Comment Re:Yahoo, kill yourself! (Score 5, Insightful) 300

So you are arguing that privacy/security on by default is a bad thing?

Nobody's arguing that. The mistake is in thinking of DNT with a privacy/security mechanism. If that's what it were, Microsoft's decision would be defensible or even good. But DNT is something totally different. I'd argue two things:

1) DNT is for expressing a user's preference. Not even just a preference, but the user's preference. It is impossible for any application's default setting to express a user's preference for anything. (Your editor can default to a white background, but it can't, out of the box, honestly tell other people that YOU prefer swiss cheese over provolone. The person who wrote your editor might have some strong opinions and could even show some polling information, but in the end, he doesn't really know what kind of cheese you want. He can only take a guess.) MSIE's default DNT:swiss header is a communication between a web server and Microsoft Corporation, rather than a communication between a web server and a user.
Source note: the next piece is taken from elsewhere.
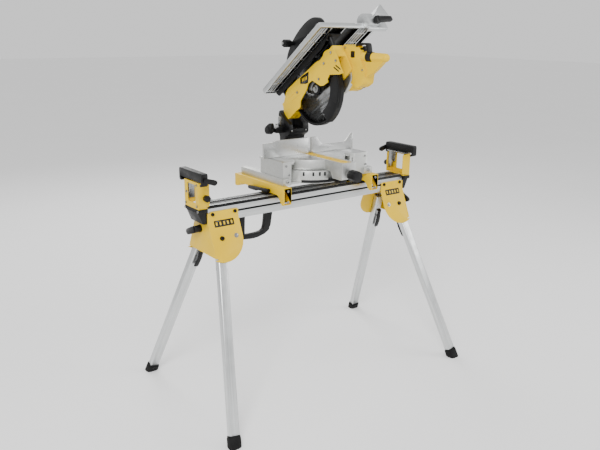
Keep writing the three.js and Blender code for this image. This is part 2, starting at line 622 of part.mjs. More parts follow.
function makeHandle() {
  const body = prism('x', [
    [-146, -3, 6], [-162, 13, 6], [-196, 66, 5], [-207, 66, 6], [-274, 2, 6], [-252, -30], [-246, -84, 10],
    [-228, -99, 10], [-216, -114, 8], [-176, -110, 12], [-150, -60, 12],
  ], 27, 80);
  const room = motor.radius + 0.6;
  const motorRoom = rod([20, motor.y, motor.z], [motor.right, motor.y, motor.z], room, room, 40);
  const tip = [45, -350, -92];
  const grip = union(
    rod([45, -250, -18], tip, 18, 15.5, 16),
    solid(new THREE.SphereGeometry(15.5, 16, 10).translate(...tip)),
    prism('x', [[-230, -20], [-345, -86, 10], [-352, -100, 8], [-277, -106, 16], [-230, -96]], 36, 54),
  );
  const loop = outline([
    [-250, 32], [-266, 31, 6], [-307, 2, 8], [-302, -14, 6], [-291, -36], [-281, -36], [-294, -8, 4],
    [-297, 1, 4], [-264, 22, 4], [-250, 20],
  ]);
  const caseRoom = prism('x', [
    [motor.y - 62, motor.z + 21, 20], [motor.y - 58, motor.z - 41, 26], [motor.y + 10, motor.z - 63.5, 20],
    [0, -70], [0, 70], [motor.y - 41, motor.z + 58, 20],
  ].reverse(), 20, motor.left, 6);
  const whole = cut(union(body, grip, prism('x', loop, 35, 56)), motorRoom, caseRoom);
  part(chopping, 'main_handle', whole, 'yellow');
  const triggerFrame = group(chopping, 'trigger_frame', [45, -276, 5]);
  const trigger = prism('x', [[-4, 3, 2], [-9, -2, 2], [-1.5, -17, 3], [4, -15, 2], [1.5, 2, 2]], -6, 6);
  part(triggerFrame, 'trigger', trigger, 'black');
}

/** An arc-shaped guard, open towards the blade: an outer rim, two cheeks and a hub ring. */
function guardShell({ radius, inner, half, skin, rim, from, to }, hub) {
  const arc = (r0, r1, a, b) => {
    const shape = new THREE.Shape();
    const turn = (degrees) => Math.PI + rad(degrees);
    shape.absarc(0, 0, r1, turn(a), turn(b), false);
    shape.absarc(0, 0, r0, turn(b), turn(a), true);
    shape.closePath();
    return shape;
  };
  const rimBand = prism('x', arc(radius - rim, radius, from, to), -half, half, 14);
  const cheek = prism('x', arc(inner, radius - 1, from, to), -half, -half + skin, 14);
  const far = prism('x', arc(24, radius - 1, from, to), half - skin, half, 14);
  const ring = rod([half - skin, 0, 0], [half, 0, 0], hub, hub, 24);
  return cut(union(rimBand, cheek, far, ring), rod([0, 0, 0], [30, 0, 0], 17, 17, 24));
}

function makeMovingGuards() {
  const first = group(chopping, 'front_guard_frame');
  part(first, 'front_guard', guardShell(frontGuard, 30), 'black');
  const second = group(chopping, 'lower_guard_frame');
  part(second, 'lower_guard', guardShell(lowerGuard, 30), 'black');
}

// ---------------------------------------------------------------- upper table
const lifting = group(chopping, 'table_frame');

function makeTopTable() {
  const { left, right, front, rear, top, under, plate } = topTable;
  const slab = prism('z', roundRect([left, right], [front, rear], 8), under, top);
  const ribAt = [left + 5, -30, 36, 108, 164, right - 5];
  const rooms = ribAt.slice(1).map((x, i) => (
    block([ribAt[i] + 2.5, x - 2.5], [front + 6, rear - 6], [under - 1, top - plate])
  ));
  const mouth = block([-8, 8], [-150, 212], [under - 1, top + 1]);
  const slots = [left + 14, left + 27].map((x) => (
    block([x - 3.5, x + 3.5], [40, 200], [under - 1, top + 1])
  ));
  const farSlots = [124, 138, 150].map((x) => (
    block([x - 3, x + 3], [-220, -60], [under - 1, top + 1])
  ));
  const groove = block([88, 102], [front - 1, rear + 1], [top - 4, top + 1]);
  part(lifting, 'saw_table', cut(slab, ...rooms, mouth, ...slots, ...farSlots, groove), 'aluminium');

  const roof = cut(
    block([-31, 34], [-205, 216], [under - 6, under - clearance]),
    block([-17, 17], [-163, 160], [under - 10, under + 10]),
    block([-6, 6], [-163, 200], [under - 10, under + 10]),
  );
  const skirts = [
    prism('x', [
      [-150, 92, 3], [205, 92, 6], [216, 112, 4], [216, under - 2], [-205, under - 2], [-205, 110, 4],
    ], -31, -28),
    block([31, 34], [-150, 205], [100, under - 2]),
  ];
  const posts = [-180, 186].map((y) => rod([-4, y, 34], [-4, y, under - clearance], 10));
  part(lifting, 'table_cover', union(roof, ...skirts, ...posts), 'black');
}

function makeRipFence() {
  const { front, rear, top } = topTable;
  const sliding = group(lifting, 'rip_fence_frame');
  const z = top + clearance;
  const profile = outline([[160, z], [160, z + 10], [205, z + 52, 4], [213, z + 52, 4], [232, z]]);
  const hollow = [[168, z + 4], [168, z + 9], [207, z + 44], [212, z + 40], [222, z + 4]];
  const room = prism('y', hollow.reverse(), front - 44, rear);
  const wall = cut(prism('y', profile, front - 48, rear - 20), room);
  const head = prism('x', [
    [front - 18, 100, 4], [front - clearance, 100], [front - clearance, z + 1], [front - 18, z + 1],
  ], 130, 232);
  const casting = prism('x', [
    [front - 30, 112, 8], [front - clearance, 112], [front - clearance, z], [front + 30, z, 3],
    [front + 30, z + 22, 14], [front + 12, z + 38, 16], [front - 20, z + 34, 16], [front - 30, z + 12, 10],
  ], 130, 180, 3);
  part(sliding, 'rip_fence', union(wall, head, casting), 'aluminium');
  const clampFrame = group(sliding, 'rip_clamp_frame', [168, front - 42, 124]);
  const clamp = union(
    rod([0, 0, -13], [0, 0, 12], 11.4, 11.4, 20),
    prism('z', [[-6, -10, 5], [50, -17, 6], [68, -16, 8], [68, 2, 8], [50, 2, 6], [0, 10.5, 5]], -9, 6),
  );
  part(clampFrame, 'rip_clamp_lever', clamp, 'black');
}

function makeKnifeAndTopGuard() {
  const knife = new THREE.Shape();
  knife.absarc(0, 0, 135, rad(-2), rad(72), false);
  knife.lineTo(46, 190);
  knife.lineTo(40, 212);
  knife.lineTo(84, 206);
  knife.quadraticCurveTo(168, 160, 176, 64);
  knife.lineTo(176, 20);
  knife.closePath();
  const knifeSolid = prism('x', knife, -1.1, 1.1, 10);
  part(chopping, 'riving_knife', cut(knifeSolid, block([-5, 5], [156, 220], [-60, 60])), 'steel');

  const swing = group(chopping, 'table_guard_frame', [0, 62, 200]);
  const side = outline([
    [-234, -36, 6], [-234, 2, 8], [-222, 24, 12], [-198, 38, 16], [-160, 47, 24], [-100, 48, 30],
    [-42, 38, 24], [10, 18, 16], [40, -6, 10], [40, -36, 6],
  ].reverse());
  const cap = prism('x', side, -11, 11, 3);
  const room = prism('x', [
    [-228, -40], [-228, 0, 6], [-218, 19, 10], [-196, 31, 14], [-158, 40, 22], [-100, 41, 28], [-44, 31, 22],
    [6, 13, 14], [34, -9, 8], [34, -40],
  ].reverse(), -8, 8, 3);
  const knob = union(
    rod([-9, -44, 27], [-30, -44, 27], 9, 9, 16),
    prism('x', starOutline(16, 13.5, 6).map(([a, b, r]) => [a - 44, b + 27, r]), -60, -28),
  );
  const knifeSlot = block([-3, 3], [0, 50], [-40, 18]);
  part(swing, 'table_guard', union(cut(cap, room, knifeSlot), knob), 'black');
}

// ---------------------------------------------------------------- assembly
makeBeam();
makeHousing('leg_housing_left', -1);
makeHousing('leg_housing_right', 1);
makeCarryHandle();
makeLeg('front_left', planes.front, -1);
makeLeg('front_right', planes.front, 1);
makeLeg('back_left', planes.back, -1);
makeLeg('back_right', planes.back, 1);
const rightEnd = group(model, 'right_end', [0, 0, 0], [0, 0, Math.PI]);
[['left', model], ['right', rightEnd]].forEach(([side, holder]) => {
  makeArm(side, holder);
  makeSupport(side, holder);
});
makeBrackets();
makeBase();
makeFences();
makeTurntable();
makeBevelArm();
makeHead();
makeTopTable();
makeRipFence();
makeKnifeAndTopGuard();

export default model;
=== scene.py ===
# %% [markdown]
# # A mitre saw on its folding stand
#
# This lesson dresses a finished CAD model of a table-top mitre saw on a folding work stand. The CAD
# parts are exact but plain: sharp edges, flat colours, no fasteners. Each real machine has small
# rounded edges, screws, springs, labels and a different surface on every kind of part, and those
# are what the cells below add. Lengths are written in millimetres and turned to metres in one place.

import json
import math

import bmesh
import bpy
from mathutils import Matrix, Vector


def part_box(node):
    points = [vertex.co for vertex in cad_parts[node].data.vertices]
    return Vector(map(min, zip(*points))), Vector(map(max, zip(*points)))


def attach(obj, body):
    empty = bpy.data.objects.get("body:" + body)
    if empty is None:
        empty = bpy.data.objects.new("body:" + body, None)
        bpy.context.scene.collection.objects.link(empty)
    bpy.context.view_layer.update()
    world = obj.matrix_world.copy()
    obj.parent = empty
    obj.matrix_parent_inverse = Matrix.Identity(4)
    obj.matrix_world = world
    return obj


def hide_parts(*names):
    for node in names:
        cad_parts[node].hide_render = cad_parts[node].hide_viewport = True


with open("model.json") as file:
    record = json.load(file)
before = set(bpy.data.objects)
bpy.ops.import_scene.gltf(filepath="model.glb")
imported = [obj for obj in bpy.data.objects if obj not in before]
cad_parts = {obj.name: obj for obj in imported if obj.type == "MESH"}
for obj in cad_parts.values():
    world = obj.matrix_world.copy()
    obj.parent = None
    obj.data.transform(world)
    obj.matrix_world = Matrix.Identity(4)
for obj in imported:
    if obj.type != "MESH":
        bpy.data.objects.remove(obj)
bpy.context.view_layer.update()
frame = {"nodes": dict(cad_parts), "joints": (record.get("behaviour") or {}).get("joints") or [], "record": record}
joints = {joint["name"]: joint for joint in frame["joints"]}
body_of_node = {n: b for b, members in frame["record"]["behaviour"]["bodies"].items() for n in members}
slot_of_node = {part["node"]: part["material_slot"] for part in frame["record"]["subparts"]}

# %% [markdown]
# ## Places to work in
#
# The saw head is stored tilted back, and the legs splay in two directions at once. It is far easier
# to build a screw or a slot in a flat frame of its own and let one matrix carry it to its place.
# The head, saw and leg frames below start at joints, so they agree with the CAD model.

# %% Millimetres, turns and frames
MM = 0.001
SPLAY, LEAN, RAISED = math.radians(22.8), math.radians(9.7), math.radians(36.2)
UP = Vector((0, 0, 1))


def shift(x, y, z):
    return Matrix.Translation(Vector((x, y, z)) * MM)


def turn(angle, axis):
    return Matrix.Rotation(angle, 4, axis)


def at_joint(name):
    return Matrix.Translation(Vector(joints[name]["pos_m"]))


WORLD = Matrix.Identity(4)
HALF_TURN = turn(math.pi, "Z")
HEAD = at_joint("spin_blade") @ turn(-RAISED, "X")
SAW = shift(*(Vector(joints["turn_mitre"]["pos_m"]) / MM))
PLANE = {"front": shift(0, -45.3, 752) @ turn(-SPLAY, "X")}
PLANE["back"] = HALF_TURN @ PLANE["front"]
LEG = {}
for row in ("front", "back"):
    for side, end in (("left", -1), ("right", 1)):
        local = end if row == "front" else -end
        tilt = PLANE[row].to_3x3().to_4x4() @ turn(-local * LEAN, "Y")
        LEG[f"{row}_{side}"] = at_joint(f"fold_{row}_{side}") @ tilt
print("head frame starts at", [round(v / MM, 1) for v in HEAD.translation], "mm")

# %% [markdown]
# ## Colour and the one node helper
#
# Colours are written as the hex values that a paint card or a screen would give. Blender's shaders
# want linear light, so one function converts them. A second small function adds any shader node with
# its settings and links, which keeps each material short enough to read at a glance.

# %% Colour and node helpers
def linear(hex_colour):
    channels = [int(hex_colour[i:i + 2], 16) / 255 for i in (1, 3, 5)]
    return (*[c / 12.92 if c <= 0.04045 else ((c + 0.055) / 1.055) ** 2.4 for c in channels], 1.0)


def add(tree, kind, inputs=None, **settings):
    made = tree.nodes.new(kind)
    for key, value in settings.items():
        setattr(made, key, value)
    for key, value in (inputs or {}).items():
        if isinstance(value, bpy.types.NodeSocket):
            tree.links.new(value, made.inputs[key])
        else:
            made.inputs[key].default_value = value
    return made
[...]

Yes, a DNT:swiss default is a bad thing (just as bad as a DNT:provolone default). By doing that, Microsoft undermined DNT and helped the ad industry justify ignoring it. If you're a user, you should be angry at MS about this (at least so far as DNT is important at all).

2) DNT is nearly useless for protecting a user's security. If you want security, then you must deny capability to your adversary, or put costs on things, not merely politely ask him to behave in a certain manner. That means having your browser not initiate certain connections, or not send certain things (or send noise) over those connections, or .. whatever.

I have to say "nearly" useless because at least DNT could signal that some users care, but just don't care enough to stop sending intell. But it looks like this subtlety was lost on .. damn .. nearly everyone, I think.

Up to now I've thought of DNT as a basically good idea (a weak one, but still positive), but maybe it's time to accept that if nobody understands DNT then it can't possibly communicate anything meaningful.

Comment Solve the general case (Score 3, Insightful) 1198

Why does the US still even have the Death penalty?

Why does the US still even have fines? Why does the US still even have imprisonment?

Answer any of these questions, and you'll have answered them all. Show the foolishness of any of them, and you'll have shown the foolishness of them all.

I think the most popular answer, is that we have these things to punish criminals. HTH.